Source: City of Fayetteville
A post-ride meal should be easier to come by once a new food truck court is open at the base of Centennial Park in Fayetteville.
The Planning Commission on Monday voted unanimously to approve plans for the Trails on Shiloh, a 10-acre development that’s set to include an area for a half-dozen mobile food vendors, as well as a parking lot and a trail connection to the new cycling-focused park off Shiloh Drive.
The in-construction park sits atop Millsap Mountain and includes 228 acres that the city bought in 2018 using a grant and loan from the Walton Family Foundation. Once complete, it will include mountain bike, cyclocross and trail running facilities, as well as a variety of other features. In all, about 11 miles of trail are planned at the park, including the 2-mile, beginner-level loop that opened last month.

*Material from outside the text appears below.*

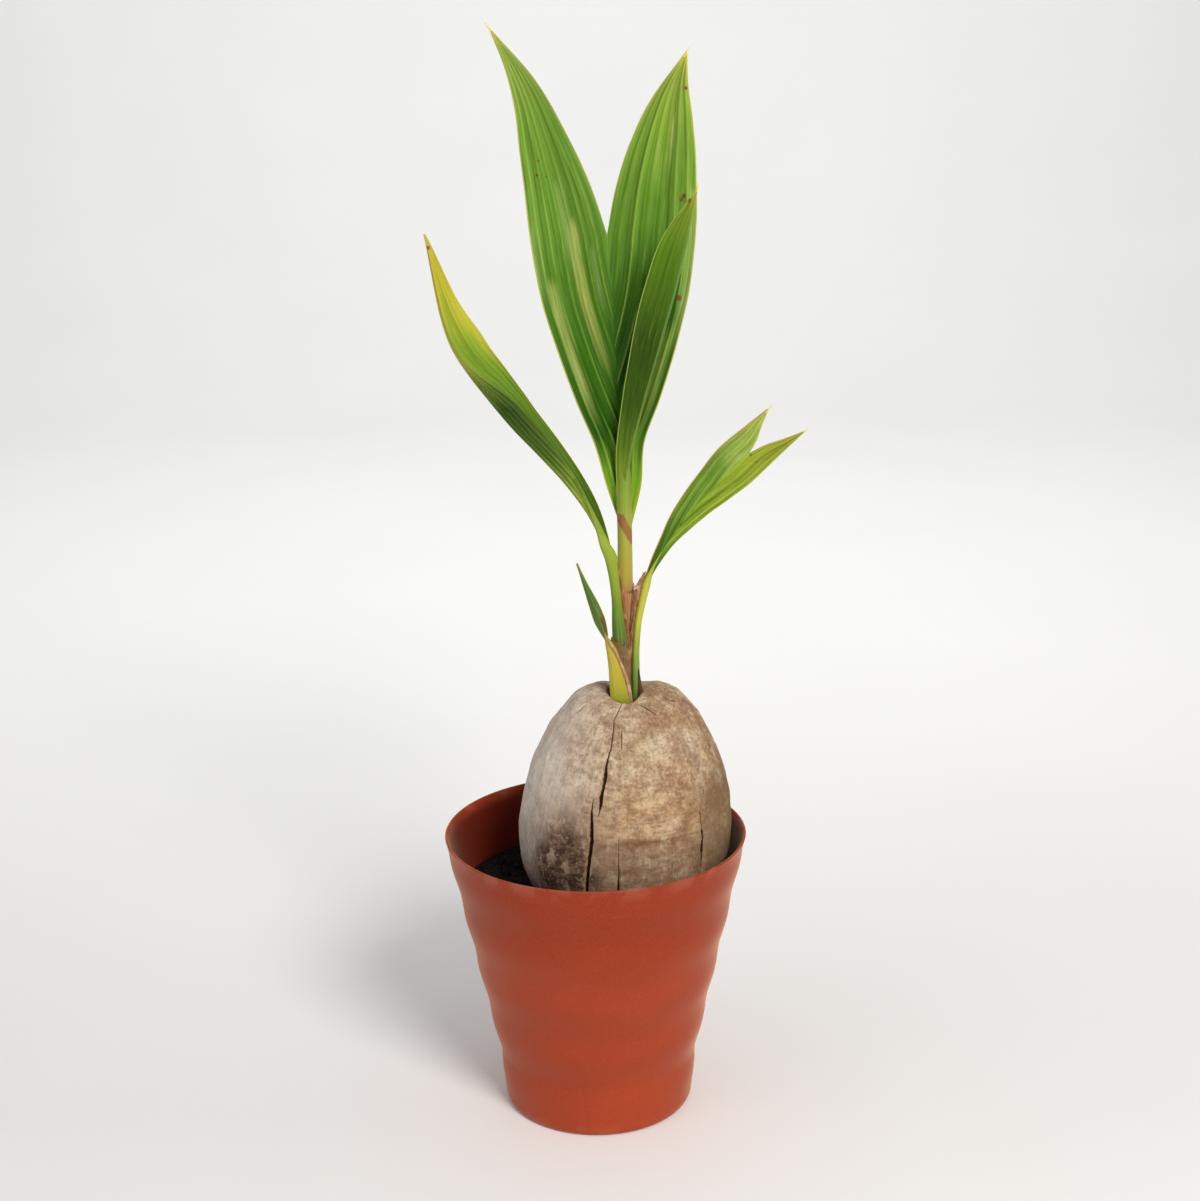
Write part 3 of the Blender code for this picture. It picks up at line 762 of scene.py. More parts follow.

The mountaintop was also selected as the site of the Cyclocross World Championships in 2022. It will be just the second time the United States has ever hosted the event, which was first held in 1950 in Paris, France.
Preliminary plans for the Trails on Shiloh also include a 10,000-square-foot lawn that could be used for occasional events. A detention pond and associated landscaping are also a part of the plans.
The applicant requested two variances to the city’s development design requirements.
The first variance would allow the portion of the site where food trucks will operate to be surfaced with gravel instead of the standard required asphalt, semi-permeable pavers or concrete. City planning staff were in favor of the request and said they believe with only foot traffic on the gravel area, it’s unlikely that gravel would be tracked out across the parking lot and onto Shiloh Drive which is usually what happens when vehicles travel out of a gravel area.
Commissioner Leslie Belden agreed.
“I really respect the applicant wanting – and the staff agreeing to – the gravel area,” Belden said. “It’s a more alive surface that water can go through instead of just asphalt that soaks up heat and radiates it and doesn’t let the water through.”
With so much of the remainder of the property remaining in its natural state, Belden said the request for a gravel food truck area was a “no-brainer.”
The second variance would allow for some parking spaces to be deeper than city codes allow. Current requirements state that all 90-degree spaces have a depth of 19 feet, but the applicant asked to expand some spaces to between 20 and 22 feet to accommodate larger vehicles with bike racks.
Commissioner Matt Hoffman liked the idea. He said the bike rack on his vehicle had been pulled off by another vehicle before when he was parked in an area with a shallow parking space.
“I’m glad to see that level of thought has been put into this,” Hoffman said.
Commissioner Kris Paxton said the project is an interesting idea for the property.
“It’s almost like a trailhead concept, which is a really unique use for a difficult-to-develop area,” said Paxton.
The biggest obstacle for developing along Shiloh Drive, he said, is that it’s a one-way road.
“This gives a really good reason to access that area,” said Paxton. “I’m excited to see a connection that will bring the park to life a little bit, allow a place for people to park and maybe enjoy the mobile vending that’s at that location.”